Saturday, December 22, 2007

virginia woolf

i came across an excellent book sale last week and grabbed jacob’s room by virginia woolf for five bucks. i sort of have an obsession with her, the oppression she dealt with supposedly being homosexual, having some sort of mental illness (dementia, hearing voices), but still seeing the political oppression of being a woman in the victorian age. she was brilliant in her own strange, almost avant garde, way. i’ve read mrs. dalloway three times in college, the first two times for a paper and the third time for another class. by then, i really didn’t need to read the book again, but i did as i saw it as an opportunity to indulge myself. it’s weird to think that i used to read so much.

i actually didn’t care for mrs. dalloway the first time i read it. it’s just about this woman, clarissa dalloway, whose only concern was a party she was throwing. the story takes place in only one day. but in this one day, she comes to an epiphany. another character had been a soldier who suffers from post trauma stress disorder. even though they don’t know each other in the story, they are basically two sides of the same coin. only after reading it again did i begin to grasp the beauty of the book, and even at that time, i could barely articulate why i loved it so much. what i’ve come to conclude is that even though clarissa dalloway seemed so shallow with her only concern about a party, she was a lovely person, worrying about how people would get along. also, it was the style of writing, stream of conciousness, that i fell in love with.

so we’ll see how i feel about jacob’s room. here’s the first excerpt that jumped out at me:

“who...” said the lady, meeting her son; but as there was a great crowd on the platform and jacob had already gone, she did not finish her sentence. as this was cambridge, as she was staying there for the week-end, as she saw nothing but young men all day long, in streets and round tables, this sight of her fellow-traveler was completely lost in her mind, as the crooked pin dropped by a child into the wishing-well twirls in the water and disappears for ever.

Tuesday, December 11, 2007

a model world

i've been reading michael chabon's a model world and other short stories. i was first drawn to it because i loved the amazing adventures of kavalier & clay, and the collection begins with a quote from elizabeth bishop, my favorite poet: "more delicate than the historians' are the map makers' colors." it's one of the few new books that i've ever bought, being generally a used-books gal.

it's divided into two halves: the first being a small collection of stories, "the model world," pretty much unrelated to each other; and the second being a collection that almost works as a novella, "the lost world." i liked "the model world" okay, didn't love it, didn't hate it. "the lost world," however, i loved. it's about a little boy, nathan, and his view of the world as his parents are going through a divorce and beginning to date others. he ages a few years or so between each short. what i loved about this series was that even though it was about a child and told in large parts through his eyes, it was sophisticated and treated the child as a human being with feelings and thoughts of his own. it wasn't condescending just because he was young.

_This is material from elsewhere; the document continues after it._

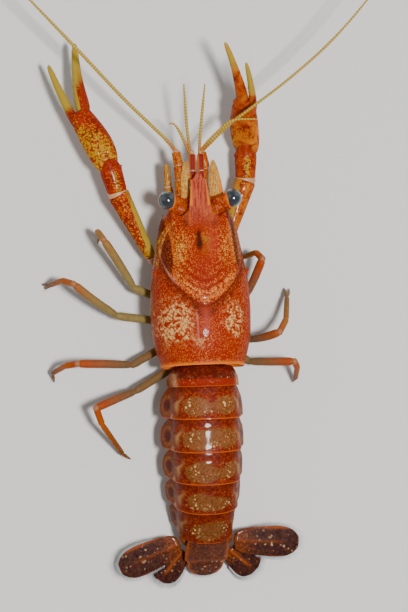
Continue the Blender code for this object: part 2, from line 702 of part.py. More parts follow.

children's stories written for adults is actually the genre where i found my voice when i wrote in college. i guess what struck me about reading this is that it has, in a small way, inspired me to write again. after reading some of it last night, i'm sitting here blogging, not just this entry but another on my other blog. yes, it's informal writing, but it's writing nonetheless. it's more writing that i normally do nowadays. and actually, since i've embarked on a relationship with someone love deeply, i haven't really been reading as much as i used to. i was able to find time to read last night because i slept alone, neither of us able to make it to the other's because of my cold and his exhaustion from a long day at work. before dating, i always read in bed before falling asleep. i have to work harder on finding time to read, something i miss dearly even though the reason i miss it has made me happier.